Of millennials and new services

Apart from WU’s existing clients, Wong says, the digital platforms are aimed at attracting professionals who were more comfortable with banks before, as well as to serve the emerging market of millennials.

In Malaysia, he adds, WU’s transactions come predominantly from the migrant market, which comprises 1.8 million registered foreign workers. “What we foresee is the migrant market getting younger — they are the new generation, the millennials, who are used to gadgets.”

It is worth noting at in line with its aggressive digital push, the group has embarked on a logo rebranding campaign.

Meanwhile in the US, WU has partnered online shopping giant Amazon, leveraging its own money movement platform to make it easier to shop globally and pay locally.

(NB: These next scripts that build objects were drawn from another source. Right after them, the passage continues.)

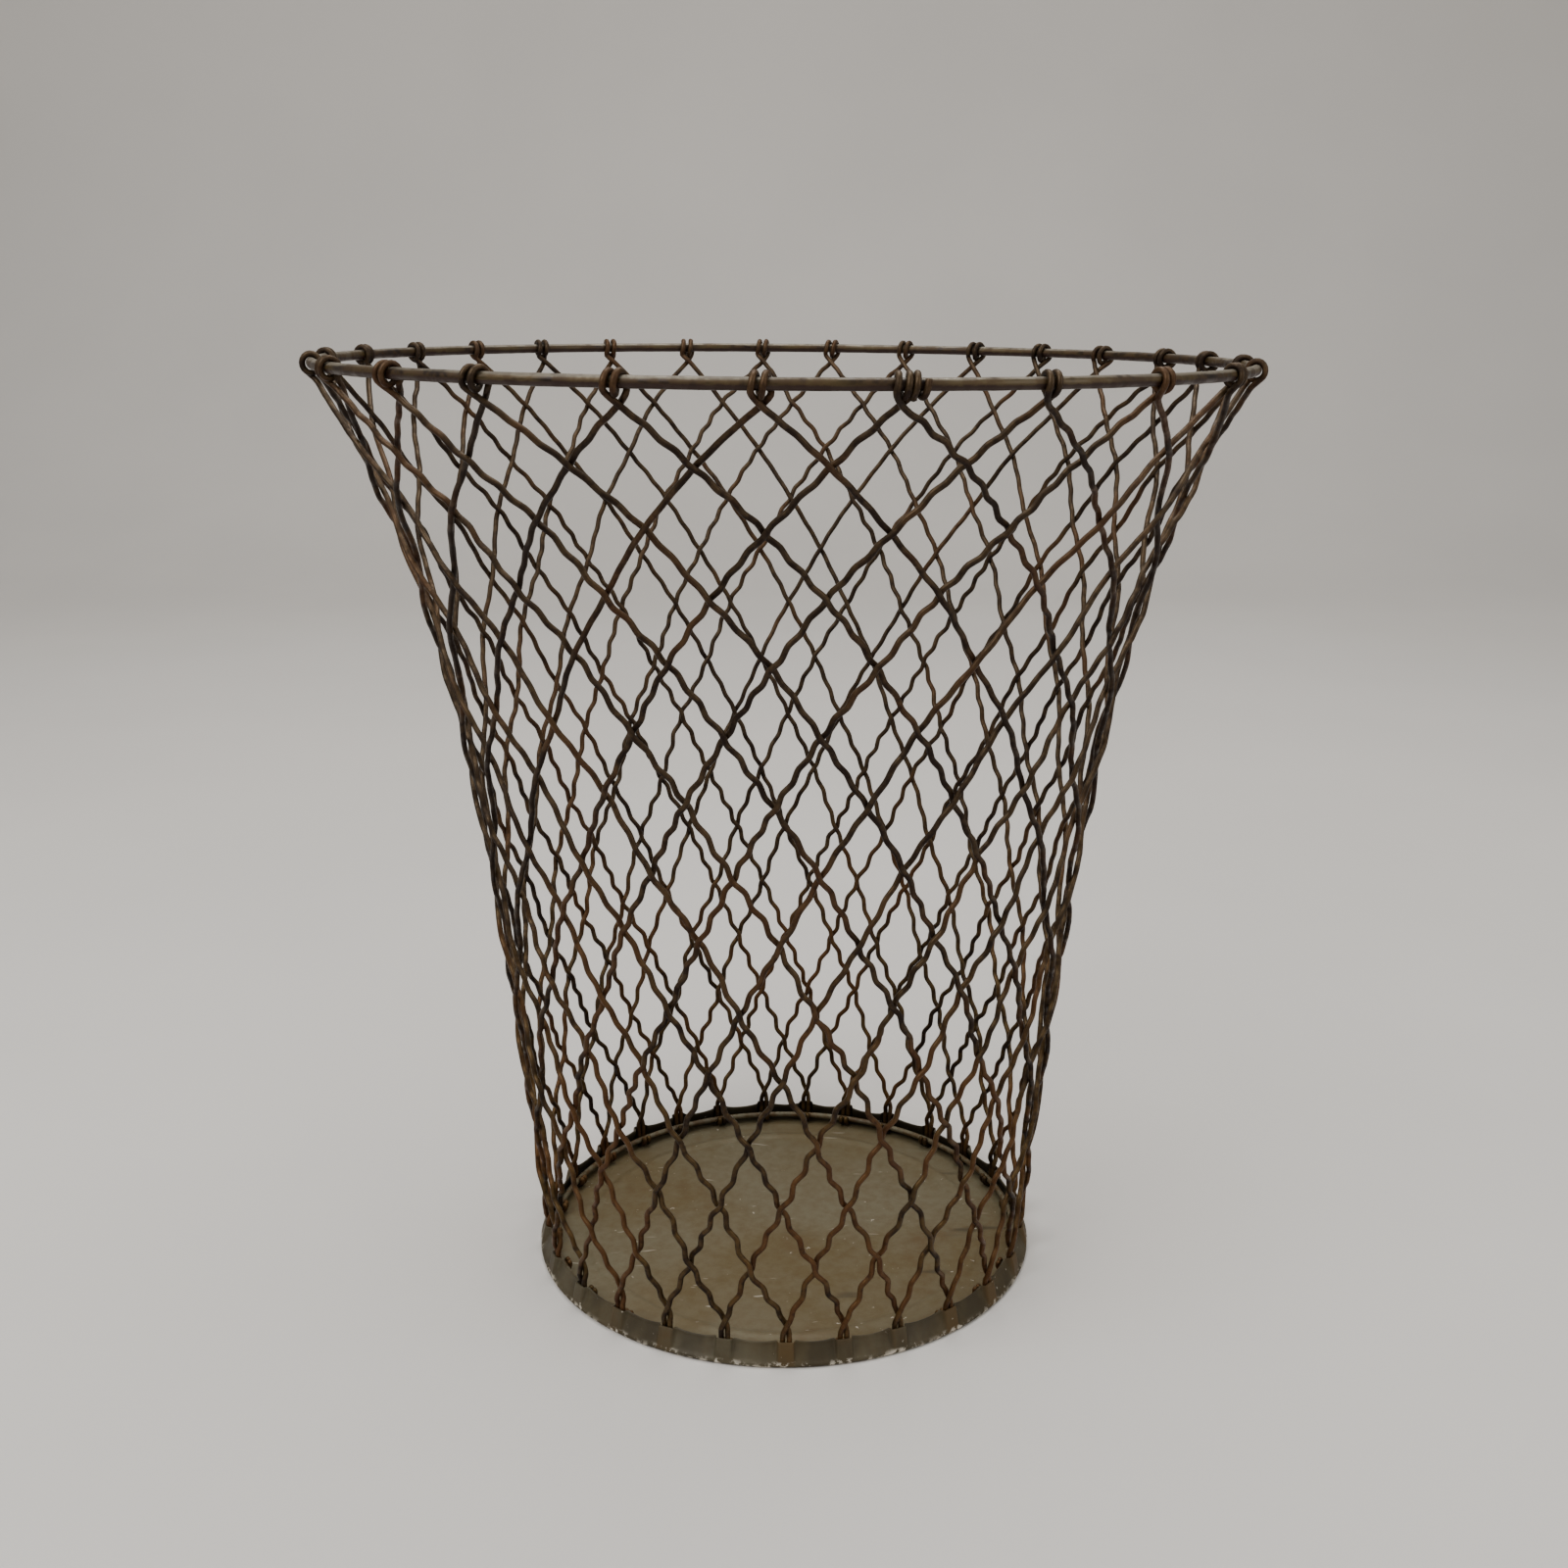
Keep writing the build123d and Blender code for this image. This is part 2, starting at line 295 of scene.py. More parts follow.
def winding(sizes, angle, turns, start_along, pitch):
    """Turns round the rim rod, from one angle to another in degrees."""
    first, last = turns
    reach = (ROD_DIAMETER + sizes.wire_diameter) / 2 + HITCH_GAP
    step = 24 if last > first else -24
    points = []
    for degrees in range(first, last + (1 if step > 0 else -1), step):
        turn = math.radians(degrees)
        along = start_along + abs(degrees - first) / 360 * pitch
        radius = RIM_RADIUS + reach * math.cos(turn)
        height = RIM_HEIGHT - HITCH_SAG + (reach + HITCH_SAG) * math.sin(turn)
        points.append(place(angle, radius, height, along))
    return points


def smooth_path(points, spacing):
    """Even points along a centripetal Catmull-Rom curve."""
    control = np.array(points, float)
    control = np.vstack([2 * control[0] - control[1], control, 2 * control[-1] - control[-2]])
    dense = []
    for p0, p1, p2, p3 in zip(control, control[1:], control[2:], control[3:]):
        knots = [0.0]
        for a, b in ((p0, p1), (p1, p2), (p2, p3)):
            knots.append(knots[-1] + max(np.linalg.norm(b - a), 1e-9) ** 0.5)
        t = np.linspace(knots[1], knots[2], 12, endpoint=False)[:, None]
        t0, t1, t2, t3 = knots
        a1 = (t1 - t) / (t1 - t0) * p0 + (t - t0) / (t1 - t0) * p1
        a2 = (t2 - t) / (t2 - t1) * p1 + (t - t1) / (t2 - t1) * p2
        a3 = (t3 - t) / (t3 - t2) * p2 + (t - t2) / (t3 - t2) * p3
        b1 = (t2 - t) / (t2 - t0) * a1 + (t - t0) / (t2 - t0) * a2
        b2 = (t3 - t) / (t3 - t1) * a2 + (t - t1) / (t3 - t1) * a3
        dense.append((t2 - t) / (t2 - t1) * b1 + (t - t1) / (t2 - t1) * b2)
    dense = np.vstack(dense + [control[-2][None, :]])
    run = run_length(dense)
    count = max(int(run[-1] / spacing), 4)
    even = np.linspace(0, run[-1], count)
    return np.stack([np.interp(even, run, dense[:, axis]) for axis in range(3)], 1)


def run_length(path):
    """Distance from the first point to each point of a path."""
    return np.concatenate([[0.0], np.cumsum(np.linalg.norm(np.diff(path, axis=0), axis=1))])


def directions(path):
    """Unit directions along a path."""
    ahead = np.gradient(path, axis=0)
    return ahead / np.linalg.norm(ahead, axis=1)[:, None]


def slow_noise(run, wavelength, draw):
    """A smooth random value between -1 and 1 along a length."""
    knots = int(run[-1] / wavelength) + 3
    values = [draw.uniform(-1, 1) for _ in range(knots)]
    return np.interp(run / wavelength, range(knots), values)


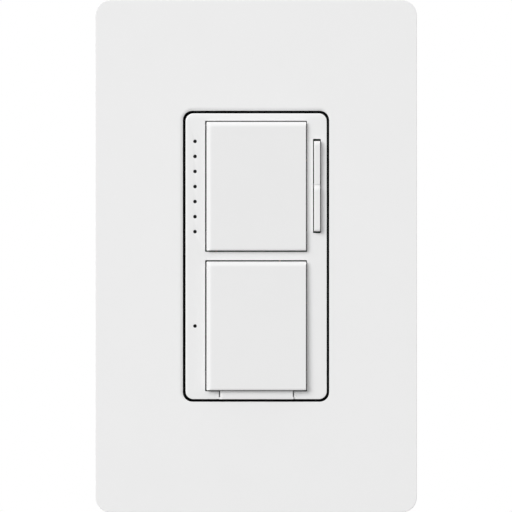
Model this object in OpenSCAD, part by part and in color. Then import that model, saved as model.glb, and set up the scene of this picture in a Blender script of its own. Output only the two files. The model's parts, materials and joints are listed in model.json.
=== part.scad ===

These developments should breathe fresh life into the WU brand, although nothing is set in stone on collaborations with local shopping sites or other e-payment services here.

In the US, WU’s digital approach is working — 80% of its digital platform users there are new customers or have not used its services in the past few years. Cannibalisation from its cash-transfer clients stood at a low 2%.

And despite reduced engagement at its agent locations — 30% of all its locations did not experience any money transfers in 2016 — there is no plan to shrink its physical presence.

As at June, WU’s global footprint covered more than 550,000 locations across more than 200 countries. Last month, Western Union Malaysia partnered Merchantrade Asia Sdn Bhd, adding another 450 outlets to its 2,400 locations in the country.

“Rather than looking at the legacy of its widespread physical network as a burden in terms of costs, WU intends to leverage it as a strength as it seeks to offer its services online,” says Wong.

Western Union Co is listed on the New York Stock Exchange. As at Dec 10, its share price had declined 3.73% year to date to US$18.30 apiece, giving the company a market capitalisation of around US$8.1 billion.